Task to complete =>
Return each line of the listing that contains the string "joints".

Dataset excerpt =>
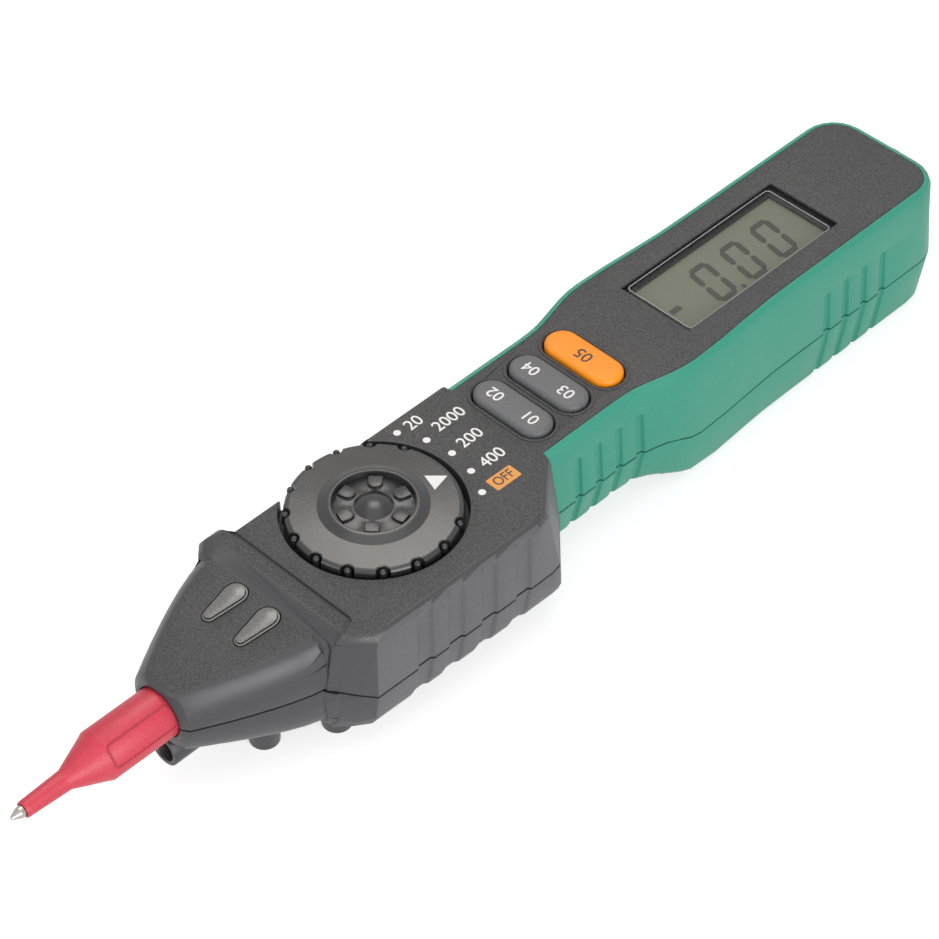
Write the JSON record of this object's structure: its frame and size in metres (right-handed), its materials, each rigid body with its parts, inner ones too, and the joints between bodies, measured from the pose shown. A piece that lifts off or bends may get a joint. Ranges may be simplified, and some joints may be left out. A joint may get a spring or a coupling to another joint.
{
  "type": "pen multimeter",
  "caption": "Pen-shaped digital multimeter with a rotary dial, push button, two rocker keys, display, sliding probe sleeve and a rear test lead socket.",
  "frame": {"origin": "centre of the underside of its bounding box, on the surface it lies on", "axes": "+Y towards the probe tip, +Z out of the face, +X to the right of a reader who looks down at the face with the tip pointing away"},
  "size_m": [0.038, 0.208, 0.029],
  "materials": {
    "case_black": "fine spark-eroded texture",
    "grip_green": "satin soft-touch",
    "dial_black": "satin",
    "dial_dark": "semi-gloss",
    "mark_white": "printed",
    "nylon": "moulded",
    "contact_gold": "polished",
    "steel": "plated",
    "button_orange": "matt",
    "button_grey": "matt",
    "pad_rubber": "matt",
    "board_green": "solder resist",
    "chip_black": "moulded",
    "fuse_glass": "clear",
    "led_white": "diffuse",
    "display": "reflective",
    "display_mask": "printed",
    "window_clear": "clear",
    "lens_smoke": "smoked",
    "probe_steel": "polished",
    "brass": "turned",
    "sleeve_red": "moulded",
    "copper": "foil",
    "shroud_black": "moulded",
    "cell_wrap": "shrink wrap"
  },
  "bodies": {
    "housing": {"upper_case": "case_black", "lower_case": "case_black", "upper_grip": "grip_green", "lower_grip": "grip_green", "detent_ring": "nylon", "lcd_holder": "nylon", "fuse_clips": "contact_gold", "case_screws": "steel", "battery_springs": "steel", "battery_plates": "steel", "button_pad": "pad_rubber", "zebra_strips": "pad_rubber", "main_board": "board_green", "board_chips": "chip_black", "buzzer": "chip_black", "fuse": "fuse_glass", "indicator_leds": "led_white", "torch_led": "led_white", "lcd_glass": "display", "lcd_mask": "display_mask", "lcd_window": "window_clear", "lens_left": "lens_smoke", "lens_right": "lens_smoke", "probe_pin": "probe_steel", "probe_bush": "brass", "com_jack": "brass", "ncv_antenna": "copper", "jack_shroud": "shroud_black", "batteries": "cell_wrap"},
    "dial": {"dial_knob": "dial_black", "dial_hub": "dial_dark", "dial_pointer": "mark_white", "dial_rotor": "nylon", "wiper_contacts": "contact_gold", "detent_balls": "steel", "detent_springs": "steel"},
    "orange_button": {"push_button": "button_orange"},
    "near_rocker": {"rocker_near": "button_grey"},
    "far_rocker": {"rocker_far": "button_grey"},
    "sleeve": {"probe_sleeve": "sleeve_red"},
    "cover": {"battery_cover": "grip_green"}
  },
  "joints": [
    {"name": "dial_turn", "type": "hinge", "parent": "housing", "child": "dial", "pos_m": [0.0024, 0.0273, 0.0272], "axis": [0, 0, 1], "range_deg": [-16.8, 50.4]},
    {"name": "orange_press", "type": "slide", "parent": "housing", "child": "orange_button", "axis": [0, 0, -1], "range_m": [0, 0.0007], "stiffness_N_per_m": 400, "springref_m": -0.001},
    {"name": "near_rock", "type": "hinge", "parent": "housing", "child": "near_rocker", "pos_m": [0.0024, -0.0046, 0.0238], "axis": [0, 1, 0], "range_deg": [-3, 3], "stiffness_Nm_per_rad": 0.02},
    {"name": "far_rock", "type": "hinge", "parent": "housing", "child": "far_rocker", "pos_m": [0.0024, -0.0131, 0.0238], "axis": [0, 1, 0], "range_deg": [-3, 3], "stiffness_Nm_per_rad": 0.02},
    {"name": "sleeve_pull", "type": "slide", "parent": "housing", "child": "sleeve", "axis": [0, 1, 0], "range_m": [0, 0.03]},
    {"name": "cover_slide", "type": "slide", "parent": "housing", "child": "cover", "axis": [0, -1, 0], "range_m": [0, 0.008]}
  ]
}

Solved problem =>
Write the JSON record of this object's structure: its frame and size in metres (right-handed), its materials, each rigid body with its parts, inner ones too, and the joints between bodies, measured from the pose shown. A piece that lifts off or bends may get a joint. Ranges may be simplified, and some joints may be left out. A joint may get a spring or a coupling to another joint.
  "joints": [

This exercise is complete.